L’intrigue s’ancre dans le Texas des années 1980 : le shérif Ed Tom Bell, incarné par un bouleversant Tommy Lee Jones, assiste impuissant à la montée d’une violence qu’il ne reconnaît plus. Pendant ce temps, Llewelyn Moss (Josh Brolin) découvre par hasard les vestiges sanglants d’un trafic raté et décide d’emporter une mallette pleine de billets — choix aux conséquences fatales. L’inexorable Anton Chigurh (Javier Bardem, oscarisé) devient alors la personnification terrifiante d’un destin aveugle.

L’obsession des Coen : entre fatalité et absurdité humaine

Derrière sa traque effrénée pour un simple sac d’argent — motif cher aux Coen — se dessine une réflexion vertigineuse sur le libre arbitre. Ici, chaque geste, chaque décision semble soumis à l’arbitraire du sort : « C’est tout pareil pour le cosmos : impossible de savoir avant d’agir si la clémence ou l’égoïsme sera fatal ». Cette idée se matérialise jusque dans le célèbre pile ou face qui scelle le sort des personnages.

Dans cette galerie sombre où Chigurh erre comme un justicier surnaturel mais vulnérable (il saigne aussi), même la morale finit par perdre pied : Bell incarne une droiture dépassée ; Moss n’est qu’un homme ordinaire happé par ses propres choix. En somme, le film offre aux spectateurs une fresque impitoyable où même la justice semble reléguée au second plan.

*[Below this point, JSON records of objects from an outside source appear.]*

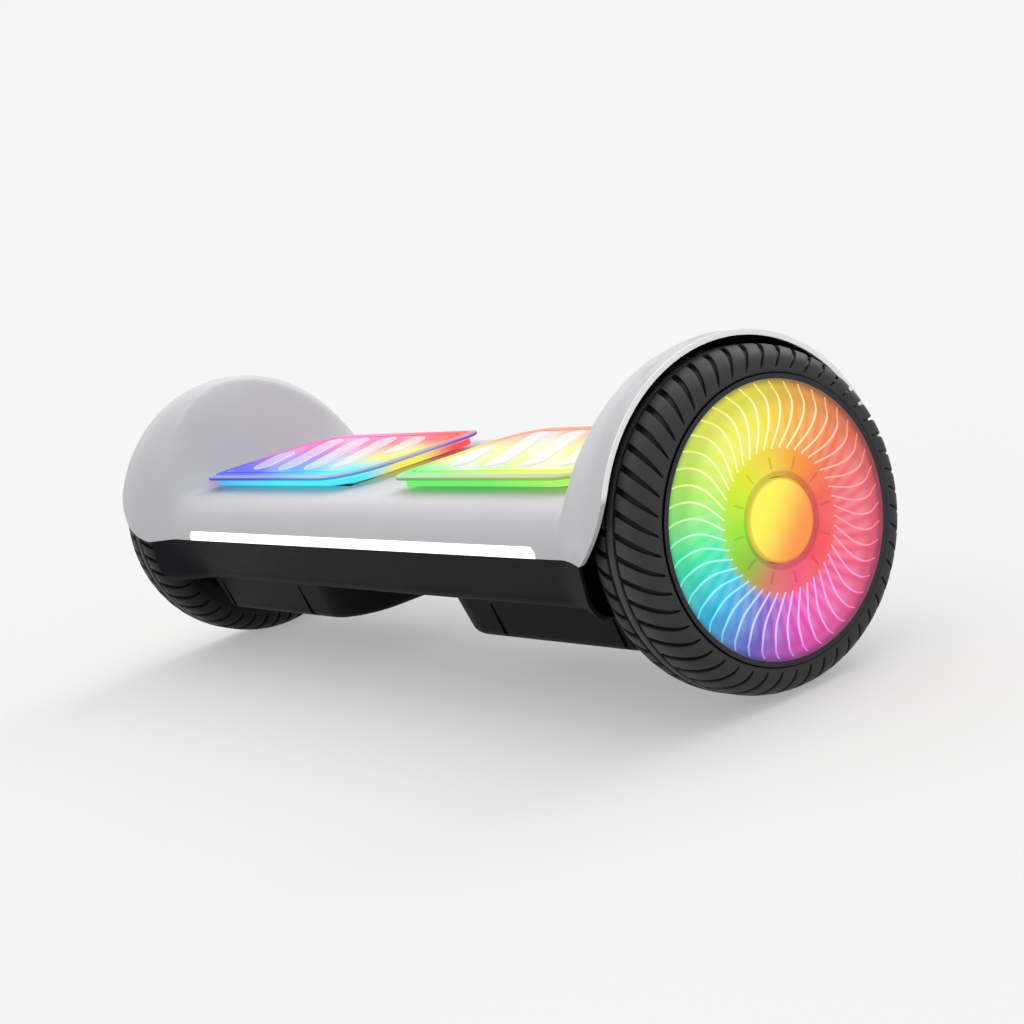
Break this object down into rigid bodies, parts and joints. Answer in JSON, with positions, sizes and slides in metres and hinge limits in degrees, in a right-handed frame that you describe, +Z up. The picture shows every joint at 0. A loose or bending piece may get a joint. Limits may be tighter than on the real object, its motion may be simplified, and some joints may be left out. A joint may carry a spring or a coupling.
{
  "type": "self balancing hoverboard",
  "caption": "Two-wheeled self balancing board with hub motor wheels under flared fenders, two lit rocking foot decks and a front light bar.",
  "frame": {"origin": "on the floor, midway between the wheels, under the axle", "axes": "+X along the wheel axle to the rider's right wheel, -Y to the front with the light bar, +Z up"},
  "size_m": [0.58, 0.18, 0.1756],
  "materials": {
    "white_shell": "satin white moulding",
    "charcoal_shell": "fine moulded texture",
    "pod_plastic": "fine moulded texture",
    "liner_black": "matt black",
    "light_bar": "frosted, lit white",
    "circuit_board": "solder mask",
    "zinc_steel": "zinc plated",
    "frame_steel": "black powder coat",
    "black_rubber": "matt",
    "port_black": "satin",
    "battery_wrap": "shrink wrap",
    "cast_aluminium": "as cast",
    "lead_sheath": "satin",
    "black_screw": "black oxide",
    "stator_steel": "laminated, copper wound",
    "tyre_rubber": "matt",
    "rim_aluminium": "black painted casting",
    "magnet_steel": "nickel",
    "bearing_steel": "ground",
    "wheel_light": "frosted, lit in colours",
    "clear_lens": "clear polycarbonate",
    "cap_light": "frosted, lit",
    "clear_deck": "clear polycarbonate",
    "clear_grip": "clear soft plastic",
    "deck_light": "frosted, lit in colours",
    "deck_carrier": "glass filled nylon",
    "button_plastic": "satin"
  },
  "bodies": {
    "chassis": {"chassis_frame": "frame_steel", "top_shell": "white_shell", "bottom_shell": "charcoal_shell", "battery_cover": "pod_plastic", "controller_cover": "pod_plastic", "front_light_lens": "light_bar", "front_light_board": "circuit_board", "clamp_bolts": "zinc_steel", "deck_pins": "zinc_steel", "deck_stops": "black_rubber", "charge_port": "port_black", "battery_pack": "battery_wrap", "control_board": "circuit_board", "heat_sink": "cast_aluminium", "battery_lead": "lead_sheath", "charge_lead": "lead_sheath", "shell_screws": "black_screw", "pod_screws": "black_screw", "left_arch_liner": "liner_black", "left_axle": "zinc_steel", "left_axle_clamp": "cast_aluminium", "left_motor_lead": "lead_sheath", "left_stator": "stator_steel", "right_arch_liner": "liner_black", "right_axle": "zinc_steel", "right_axle_clamp": "cast_aluminium", "right_motor_lead": "lead_sheath", "right_stator": "stator_steel"},
    "left_wheel": {"left_tyre": "tyre_rubber", "left_rim": "rim_aluminium", "left_inner_cover": "rim_aluminium", "left_cover_screws": "zinc_steel", "left_magnet_ring": "magnet_steel", "left_bearings": "bearing_steel", "left_light_board": "circuit_board", "left_light_disc": "wheel_light", "left_lens": "clear_lens", "left_hub_cap": "cap_light"},
    "left_deck": {"left_deck_plate": "clear_deck", "left_light_guide": "deck_light", "left_deck_board": "circuit_board", "left_deck_base": "deck_carrier", "left_deck_grips": "clear_grip"},
    "right_wheel": {"right_tyre": "tyre_rubber", "right_rim": "rim_aluminium", "right_inner_cover": "rim_aluminium", "right_cover_screws": "zinc_steel", "right_magnet_ring": "magnet_steel", "right_bearings": "bearing_steel", "right_light_board": "circuit_board", "right_light_disc": "wheel_light", "right_lens": "clear_lens", "right_hub_cap": "cap_light"},
    "right_deck": {"right_deck_plate": "clear_deck", "right_light_guide": "deck_light", "right_deck_board": "circuit_board", "right_deck_base": "deck_carrier", "right_deck_grips": "clear_grip"},
    "power_button": {"power_button": "button_plastic"},
    "port_cover": {"charge_port_cover": "black_rubber"}
  },
  "joints": [
    {"name": "left_wheel_spin", "type": "hinge", "parent": "chassis", "child": "left_wheel", "pos_m": [-0.2635, 0, 0.084], "axis": [1, 0, 0], "continuous": true},
    {"name": "right_wheel_spin", "type": "hinge", "parent": "chassis", "child": "right_wheel", "pos_m": [0.2635, 0, 0.084], "axis": [1, 0, 0], "continuous": true},
    {"name": "left_deck_rock", "type": "hinge", "parent": "chassis", "child": "left_deck", "pos_m": [-0.11825, 0, 0.097], "axis": [1, 0, 0], "range_deg": [-1, 1], "stiffness_Nm_per_rad": 60},
    {"name": "right_deck_rock", "type": "hinge", "parent": "chassis", "child": "right_deck", "pos_m": [0.11825, 0, 0.097], "axis": [1, 0, 0], "range_deg": [-1, 1], "stiffness_Nm_per_rad": 60},
    {"name": "power_button_press", "type": "slide", "parent": "chassis", "child": "power_button", "axis": [0, -0.917, 0.399], "range_m": [0, 0.0015], "stiffness_N_per_m": 1500},
    {"name": "port_cover_open", "type": "hinge", "parent": "chassis", "child": "port_cover", "pos_m": [-0.038, 0.07853, 0.08259], "axis": [1, 0, 0], "range_deg": [0, 100]}
  ]
}
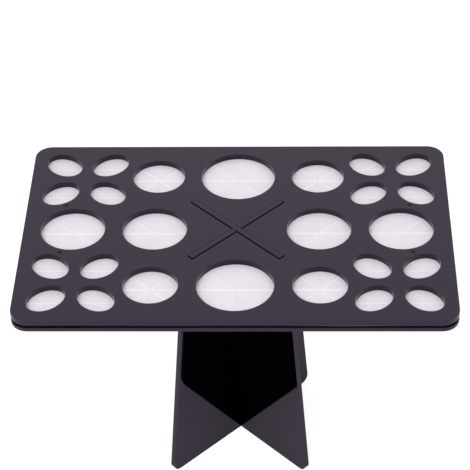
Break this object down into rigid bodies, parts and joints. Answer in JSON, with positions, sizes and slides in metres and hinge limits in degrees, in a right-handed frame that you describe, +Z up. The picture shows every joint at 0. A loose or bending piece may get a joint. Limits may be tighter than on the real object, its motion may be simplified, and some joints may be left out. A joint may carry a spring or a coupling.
{
  "type": "makeup brush drying rack",
  "caption": "Flat two-layer tray of round and oval holes over a slit silicone sheet, on two crossed plates that slot into an X, for drying brushes head down.",
  "frame": {"origin": "on the surface that the rack stands on, under the middle of the tray", "axes": "+Z up, +Y to the back, +X to the right along the tray's long side"},
  "size_m": [0.2, 0.129, 0.128],
  "materials": {
    "black_acrylic": "polished black acrylic",
    "silicone": "smooth translucent white silicone",
    "black_pin": "moulded black plastic"
  },
  "bodies": {
    "lower_leg": {"lower_leg": "black_acrylic"},
    "upper_leg": {"upper_leg": "black_acrylic"},
    "tray": {"top_board": "black_acrylic", "silicone_sheet": "silicone", "lower_board": "black_acrylic", "press_pin_back_right": "black_pin", "press_pin_back_left": "black_pin", "press_pin_front_right": "black_pin", "press_pin_front_left": "black_pin"}
  },
  "joints": [
    {"name": "upper_leg_slide", "type": "slide", "parent": "lower_leg", "child": "upper_leg", "axis": [0, 0, 1], "range_m": [0, 0.068]},
    {"name": "tray_slide", "type": "slide", "parent": "upper_leg", "child": "tray", "axis": [0, 0, 1], "range_m": [0, 0.012]}
  ]
}
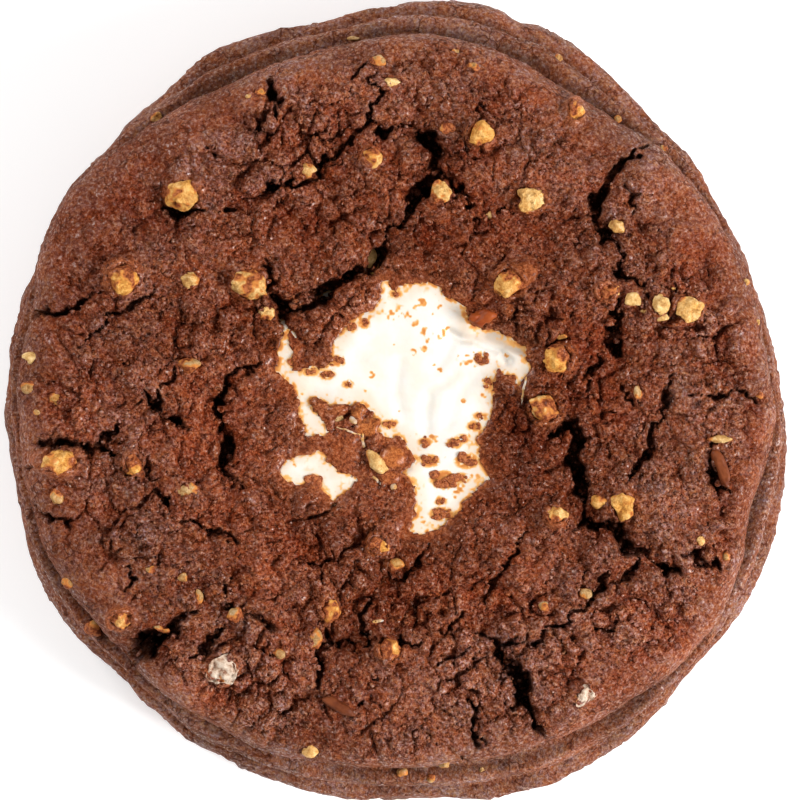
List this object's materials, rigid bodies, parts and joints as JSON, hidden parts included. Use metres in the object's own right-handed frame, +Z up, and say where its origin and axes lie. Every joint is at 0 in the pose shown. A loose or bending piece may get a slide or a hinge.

Un sommet moderne du western néo-noir

Récompensé par quatre Oscars — dont Meilleur film et Meilleure réalisation — No Country for Old Men incarne ce tournant du 21ème siècle où le western ne promet plus ni salut ni grands idéaux, mais expose sans fard nos fragilités face au chaos. Un tour de force magistral qui consacre définitivement les frères Coen parmi les maîtres du genre revisité.